Tenho a curiosidade incontida de deitar reparo nas pessoas
que andam pelas ruas e rotulá-las, pelo ritmo do passo, pela maneira de olhar
entorno, pelos gestos espontâneos. É claro que as avalio através de mim mesmo,
como me sinto, quando ando apressado ou devagar, se busco com o olhar alguma coisa
ou o significado dela, ou se apenas olho sem ver, mergulhado que estou em mim
mesmo. E lá estava o homem, parado na esquina, como a esperar alguém, ou o
semáforo lhe franquear a passagem. Fiquei a certa distância, apreciando seu não
movimento. Nem alto nem baixo, nem gordo nem magro, qualquer coisa entre 60 ou
70, sobriamente vestido, sem elegância, mas bem composto: terno escuro, camisa
branca, sapato preto, limpo, mas graxa vencida, atestada pelo pouco brilho. O
semáforo abriu e fechou seguidas vezes e ele ali, estático, fora do tempo e dos
fazeres. Eu, que também seguia meio sem
rumo, aproximei-me, como se tivesse todas as soluções no bolso:- “posso ajudá-lo em alguma coisa, atravessar a
rua, por exemplo?” Ele, sem nada dizer, segurou-me firme pelo braço e me
conduziu, como se cego fosse, para ao bar da esquina, sentando-me na cadeira,
em mesa colocada na calçada. Durante minutos, na minha frente, olhou-me nos
olhos, com o constrangimento calando minha voz. Finalmente rompeu o silêncio: “que tem o senhor para me oferecer? Dinheiro,
não preciso, tenho-o acima de minhas necessidades. Conselhos, além de inúteis,
seria preciso que o senhor soubesse de meus problemas, das decisões a tomar e
já adianto que não as tenho. Por isso, para mim, o senhor é pessoa inútil. Será
que o simples fato de eu estar parado não é apenas porque eu queria ficar
parado? Se eu estivesse parado, imóvel, na praia, debaixo do guarda sol, o
senhor iria me oferecer ajuda?

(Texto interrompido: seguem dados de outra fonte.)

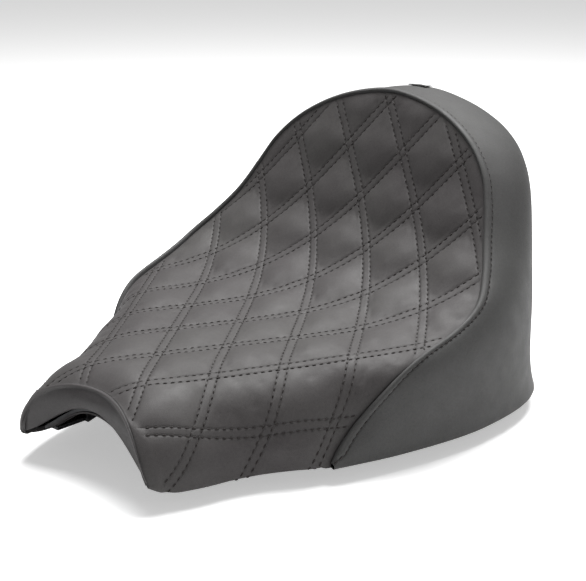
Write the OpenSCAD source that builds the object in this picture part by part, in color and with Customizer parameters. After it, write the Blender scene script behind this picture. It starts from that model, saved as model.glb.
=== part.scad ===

Que força ou poder o senhor julga ter para me
oferecer ajuda, aqui nesta avenida ou em praia qualquer, debaixo de guarda-sol
qualquer?” Sem resposta, aproveitei o silêncio que ressurgiu, chamei o
garçom e pedi uma cerveja que foi trazida com dois copos. Servi-me, mas não
ousei servi-lo. Qualquer reação, como atirar-me o líquido ao rosto, seria
possível. Ele continuava impassível, olhando-me ou melhor, estuprando-me os
olhos. Num gesto de extrema coragem mantive o olhar. Dois velhos, em silêncio,
olhos fixos um no outro, alheios ao barulho da rua, dos carros, buzinando raivosos, das pessoas indo e vindo. De repente ele deu
estrondosa gargalhada, encheu o copo e brindou como brindam íntimos amigos que
se encontram, sem hora marcada. Era outro homem, que voltava a falar: - “lembra-se da história de Diogenes, que percorreu
a cidade, carregando lanterna, à procura de um único homem honesto? Pois eu
estava parado, há mais de uma hora, naquela esquina, não à procura de homem
honesto, mas de alguém que, por cuidados ou, até mesmo, curiosidade, me
perguntasse o que estava fazendo ali, imóvel. Alguém que se incomodasse comigo.
Sabe, já não me recordo da última vez que recebi um abraço, desses, que nos
transmitem calor. Beijo, então, nem pensar e olha que não falo de beijo de
língua, que mistura nossas intimidades, mas simples “bitoca”, isto a que hoje
chamam “selinho”!. Senti-me fantasma, ali, imperceptivelmente parado, até que
surgiu você, dando-me a esperança, não desejada, que o ser humano talvez ainda
seja possível. Por isso me irritei com você, ofendendo-o até, e você se manteve
impassível, apenas olhando-me nos olhos, como se quisesse desvendar recôndito
segredo ou me julgando louco. Nem uma coisa, nem outra. Tal era seu espanto que
não pude deixar de gargalhar e peço desculpas por isto. E, para provar o quanto
lhe sou grato, vou lhe render a maior e mais definitiva homenagem”. O homem
se afastou dois passos e antes que eu, ou qualquer outra pessoa pudesse esboçar
reação, ele sacou a arma da cintura e, com sorriso nos lábios, estourou os
miolos, contaminando de sangue a cerveja, que descansava em meu copo.